Member of the Mississippi Senate from the 26th district
- In office January 1936 – January 1940

Member of the Mississippi House of Representatives from the Grenada and Montgomery counties district
- In office January 1916 – January 1920

Personal details
- Born: January 28, 1888 Kilmichael, Mississippi
- Died: July 1975 (aged 87)
- Party: Democrat

= Hackett Dyre =

American politician

William Hackett Dyre (January 28, 1888 - July 1975) was a Democratic Mississippi state legislator in the early-to-mid 20th century.

== Biography ==
William Hackett Dyre was born on January 28, 1888, in Kilmichael, Montgomery County, Mississippi. He was the son of Henry Dyre and Julia (Threadgill) Dyre.

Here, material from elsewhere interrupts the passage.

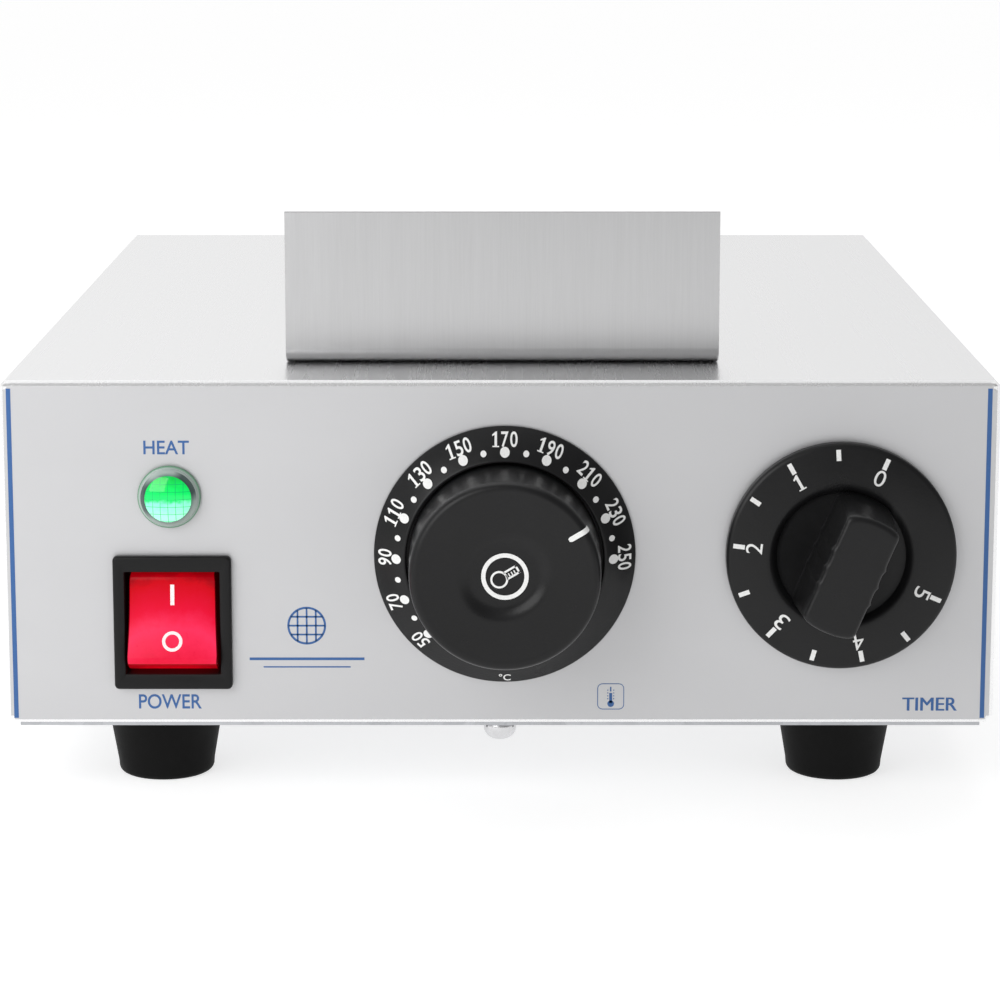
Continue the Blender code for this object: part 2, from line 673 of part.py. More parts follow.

Dyre attended the public schools of Montgomery County, Mississippi, and attended Kilmichael Hill School and Winona High School. He graduated with a B.A. from the University of Chicago. He became a minister. In November 1915, he was elected to represent Grenada and Montgomery counties in the Mississippi House of Representatives as a Democrat, and served from 1916 to 1920. He represented Mississippi's 26th senatorial district the Mississippi Senate from 1936 to 1940. He died in July 1975. He had last resided in Cleveland, Mississippi.